Newly Found Internet Explorer Flaw Is a Serious Security Risk
Microsoft confirmed over the weekend that a newly discovered critical vulnerability in Internet Explorer is being exploited by cyber-criminals to gain access to a computer’s memory to execute “drive-by” attacks.
“Microsoft is aware of limited, targeted attacks that attempt to exploit a vulnerability in Internet Explorer 6, Internet Explorer 7, Internet Explorer 8, Internet Explorer 9, Internet Explorer 10, and Internet Explorer 11,” said the company in their announcement made last Saturday.
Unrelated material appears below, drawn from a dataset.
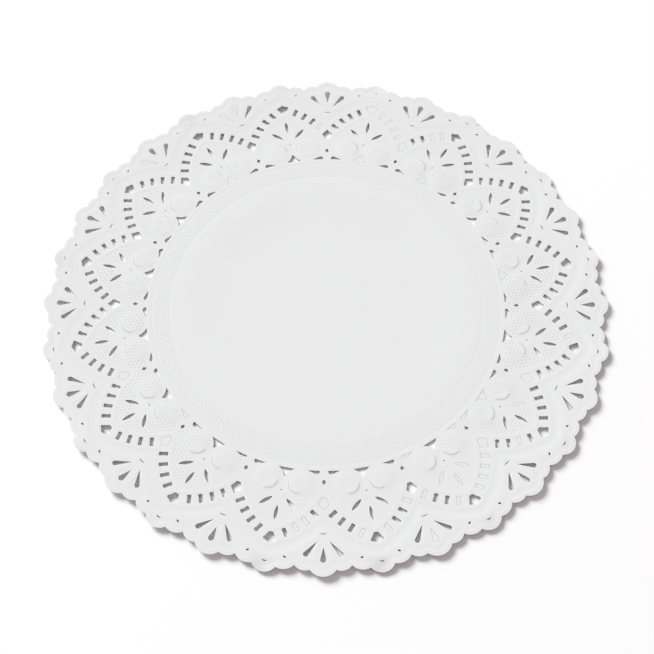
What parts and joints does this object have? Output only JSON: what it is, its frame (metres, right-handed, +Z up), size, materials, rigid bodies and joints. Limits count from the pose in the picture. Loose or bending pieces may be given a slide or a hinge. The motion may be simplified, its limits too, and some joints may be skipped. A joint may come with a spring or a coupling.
{
  "type": "lace doily",
  "caption": "Round paper lace doily: a thin flat sheet with a plain centre and an embossed, pierced border with a scalloped edge.",
  "frame": {"origin": "middle of the underside, on the surface that the doily lies on", "axes": "+Z up out of the face side, +Y towards the tip of one lace arch, +X across it"},
  "size_m": [0.3048, 0.3048, 0.0012],
  "materials": {
    "white_paper": "matt, uncoated, embossed"
  },
  "bodies": {
    "root": {"doily_sheet": "white_paper"}
  },
  "joints": []
}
Microsoft has explained that the vulnerability may enable attackers to gain full access to a user’s computer data just through luring them to a specifically created website. The company explains:
“The vulnerability is a remote code execution vulnerability. The vulnerability exists in the way that Internet Explorer accesses an object in memory that has been deleted or has not been properly allocated. The vulnerability may corrupt memory in a way that could allow an attacker to execute arbitrary code in the context of the current user within Internet Explorer. An attacker could host a specially crafted website that is designed to exploit this vulnerability through Internet Explorer and then convince a user to view the website.”
Microsoft is currently investigating the issue and once a solution is found the company may release an out-of-cycle security update or wait until their monthly security update rolls out to fix the vulnerability. While this is good news for those running Windows Vista, Windows 7, or even Windows 8.1 on their computers, those with Windows XP will be left the most vulnerable as Microsoft ended support for the operating system only weeks ago although the company did provide ways for users of Windows XP and their other operating systems to mitigate possible attacks. Microsoft is also working with members of their Microsoft Active Protections Program, a vulnerability information early-access program created for security software developers, to help strengthen their products for consumers.
In the meantime, Microsoft has recommended that users install the Enhanced Mitigation Experience Toolkit 4.1 from Microsoft’s website to mitigate the possible attacks on their systems. They’ve also recommended setting Internet Explorer’s “Internet and Local intranet security zone” settings to “High”, enabling Enhanced Protected Mode, and modifying specific files such as “vgx.dll”.